The agreement further specifies the amount of the “Adjusted Net Royalties of Licensed Patents”—presumably licensing revenue minus ETRI’s cut—that Helios must pay Ideahub and indicates that the Korea Patent Investment Corporation (KPIC) has invested in Helios: “HELIOS shall distribute 37.5% of Adjusted Net Royalties of Licensed Patents to IDEAHUB until KPIC recovers the amount of KPIC investment to Helios (KRW 2.5 billion) under ‘Investment Agreement’ between KPIC and Helios, and 100% of Adjusted Net Royalties of Licensed Patents to IDEAHUB until IDEAHUB recovers it's [sic] investment (KRW 1.8 billion), and 56.9% of Adjusted Net Royalties of Licensed Patents to IDEAHUB afterwards.” Additionally, the agreement provides that if Helios’s “revenue share distribution” to Ideahub, as defined elsewhere in the agreement (and as described above), exceeds $10M USD, Helios “shall have the option to obtain ownership of [the] MPEG-DASH patents . . . at no additional consideration to IDEAHUB.”
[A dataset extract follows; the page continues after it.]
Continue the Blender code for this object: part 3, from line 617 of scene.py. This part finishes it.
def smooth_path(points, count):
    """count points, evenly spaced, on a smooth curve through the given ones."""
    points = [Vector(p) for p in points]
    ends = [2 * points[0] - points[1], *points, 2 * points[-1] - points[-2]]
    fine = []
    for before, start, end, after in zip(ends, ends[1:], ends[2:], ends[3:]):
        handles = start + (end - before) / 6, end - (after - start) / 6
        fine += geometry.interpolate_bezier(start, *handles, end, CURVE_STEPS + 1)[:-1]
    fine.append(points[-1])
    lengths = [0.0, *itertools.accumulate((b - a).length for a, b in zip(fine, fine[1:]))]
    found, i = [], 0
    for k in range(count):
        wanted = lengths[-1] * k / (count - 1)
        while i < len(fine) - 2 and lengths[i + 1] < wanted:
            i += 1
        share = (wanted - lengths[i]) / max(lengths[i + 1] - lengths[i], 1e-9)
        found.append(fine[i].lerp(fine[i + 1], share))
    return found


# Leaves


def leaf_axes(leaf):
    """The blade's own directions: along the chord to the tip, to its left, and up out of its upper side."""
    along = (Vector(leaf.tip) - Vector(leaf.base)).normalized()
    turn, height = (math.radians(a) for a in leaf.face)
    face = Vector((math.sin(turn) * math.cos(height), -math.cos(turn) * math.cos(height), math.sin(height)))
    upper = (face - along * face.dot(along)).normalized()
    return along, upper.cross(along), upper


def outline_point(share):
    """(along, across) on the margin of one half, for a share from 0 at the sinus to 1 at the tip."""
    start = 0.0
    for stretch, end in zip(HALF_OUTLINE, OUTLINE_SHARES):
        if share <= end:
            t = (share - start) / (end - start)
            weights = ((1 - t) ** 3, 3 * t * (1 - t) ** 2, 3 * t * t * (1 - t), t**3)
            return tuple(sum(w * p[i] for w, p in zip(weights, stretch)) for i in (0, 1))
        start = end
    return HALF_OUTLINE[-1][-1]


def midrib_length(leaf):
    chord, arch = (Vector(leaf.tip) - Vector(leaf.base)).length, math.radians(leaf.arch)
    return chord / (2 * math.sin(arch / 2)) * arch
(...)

Providing an Irvine, California address, Helios Streaming was formed in Delaware in February 2018. It advertises that it “has acquired and will continue to acquire intellectual property rights covering the necessary features and technologies utilized by the video streaming industry”. Los Angeles attorney Emil Kim holds himself out as the president and founder of Helios Streaming. Kim also identifies himself as having been a senior director of licensing at TiVo/Rovi since April 2014 (Rovi having acquired TiVo in 2016). Hyungseok “Harold” Ko served as the correspondent on the Ideahub-to-Helios license agreement; Ko was also the correspondent on the assignment of patents from ETRI to Ideahub. (In assignment records, Helios lists the same Delaware registered agent address as Ko—and as litigating NPE SynKloud Technologies, LLC—8 The Green, Suite A, Dover.)
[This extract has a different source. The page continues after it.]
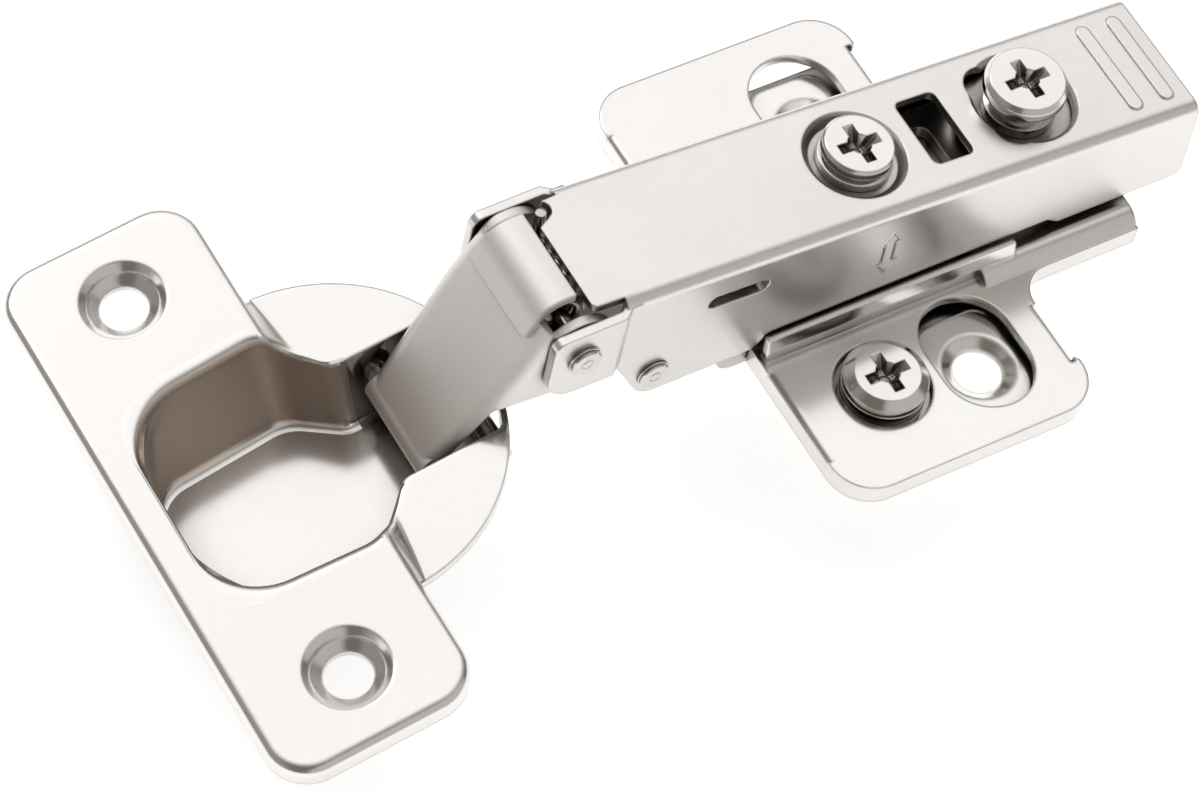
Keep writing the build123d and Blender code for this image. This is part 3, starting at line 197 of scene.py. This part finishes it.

A Korean firm, Ideahub was formed in November 2016 and provides an address in Seoul. It presents itself as a “research corporation” with multiple licensing programs—in “IoT & Industrial Automation”, “Wireless & Telecommunication”, “MPEG Audio”, “AR & VR”, and “Video Entertainment”. “Keith” Kyeong-su Im identifies himself as based in Orange County, California and as having been Ideahub’s CEO and president since October 2016. He touts past work with LG Electronics from January 1996 through April 2012, with apparent subsequent positions (as “IP Licensing Director”) with Intellectual Discovery from May 2012 to June 2013 and with TiVo/Rovi (as “Senior Director”) from June 2013 to September 2016. Ideahub’s website indicates that it shares management with Glocom, Inc., the parent entity of litigating NPEs SIPCO LLC and Modern Telecom Systems, LLC. (Blockchain-centric LegalBlock includes Kyeong-su Im among its legal team, describing him as the CEO of both Ideahub and Glocom.)
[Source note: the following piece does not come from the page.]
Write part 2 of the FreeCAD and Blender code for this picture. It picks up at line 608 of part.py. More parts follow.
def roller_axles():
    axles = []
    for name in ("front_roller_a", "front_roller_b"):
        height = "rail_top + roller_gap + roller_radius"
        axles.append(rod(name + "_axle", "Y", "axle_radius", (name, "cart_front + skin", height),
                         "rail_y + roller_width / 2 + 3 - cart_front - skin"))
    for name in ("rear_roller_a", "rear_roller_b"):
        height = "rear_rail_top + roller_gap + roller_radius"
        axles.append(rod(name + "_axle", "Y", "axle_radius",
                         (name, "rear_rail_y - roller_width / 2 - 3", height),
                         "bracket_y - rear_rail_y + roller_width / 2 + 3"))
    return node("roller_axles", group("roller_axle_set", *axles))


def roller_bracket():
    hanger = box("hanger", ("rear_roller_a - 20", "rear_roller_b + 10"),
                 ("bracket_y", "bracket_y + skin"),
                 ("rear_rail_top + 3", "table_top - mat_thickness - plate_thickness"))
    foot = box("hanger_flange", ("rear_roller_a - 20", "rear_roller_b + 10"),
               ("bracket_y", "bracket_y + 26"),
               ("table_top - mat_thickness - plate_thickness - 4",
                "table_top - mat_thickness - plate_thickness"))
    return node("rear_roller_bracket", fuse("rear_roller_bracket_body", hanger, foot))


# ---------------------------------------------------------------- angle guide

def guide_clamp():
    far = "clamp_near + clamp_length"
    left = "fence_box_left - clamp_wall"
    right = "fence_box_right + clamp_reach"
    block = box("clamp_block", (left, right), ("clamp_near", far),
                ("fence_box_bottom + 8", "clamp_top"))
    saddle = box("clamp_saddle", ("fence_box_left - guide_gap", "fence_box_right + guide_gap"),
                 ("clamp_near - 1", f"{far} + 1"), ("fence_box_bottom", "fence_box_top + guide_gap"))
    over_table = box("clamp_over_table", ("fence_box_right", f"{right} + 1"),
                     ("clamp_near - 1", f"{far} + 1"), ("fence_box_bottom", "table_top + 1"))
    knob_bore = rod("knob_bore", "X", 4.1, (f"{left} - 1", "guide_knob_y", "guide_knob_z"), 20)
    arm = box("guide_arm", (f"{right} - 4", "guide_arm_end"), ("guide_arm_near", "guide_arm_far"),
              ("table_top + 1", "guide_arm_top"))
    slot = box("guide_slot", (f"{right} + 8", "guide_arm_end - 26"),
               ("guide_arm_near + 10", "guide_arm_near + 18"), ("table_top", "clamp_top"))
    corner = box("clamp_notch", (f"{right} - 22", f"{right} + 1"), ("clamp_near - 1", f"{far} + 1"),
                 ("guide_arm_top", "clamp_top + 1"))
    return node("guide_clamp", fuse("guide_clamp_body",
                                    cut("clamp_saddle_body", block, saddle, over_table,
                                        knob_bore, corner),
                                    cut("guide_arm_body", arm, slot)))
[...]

SIPCO, which was previously part-owned by General Electric and MPEG LA before its acquisition by Glocom, has waged a mesh networking campaign since 2005. For more information on SIPCO’s corporate history and litigation, as well as details on a recent Federal Circuit ruling largely favorable to the NPE, see “Federal Circuit Faults PTAB’s CBM Eligibility Determination in AIA Review Against NPE Linked to Korean Monetization Firm” (September 2019).
This movement of patents from ETRI into US litigation continues a larger trend; for an in-depth treatment see “2018 Patent Marketplace Trends: ETRI Continues Its Attempts to Exclusively License Patent Assertion Entities” (December 2018). 9/24 and 9/27, District of Delaware.
Editor’s Note: This article was updated after publication to reflect the filing of the Helios Streaming lawsuit against the Crackle defendants.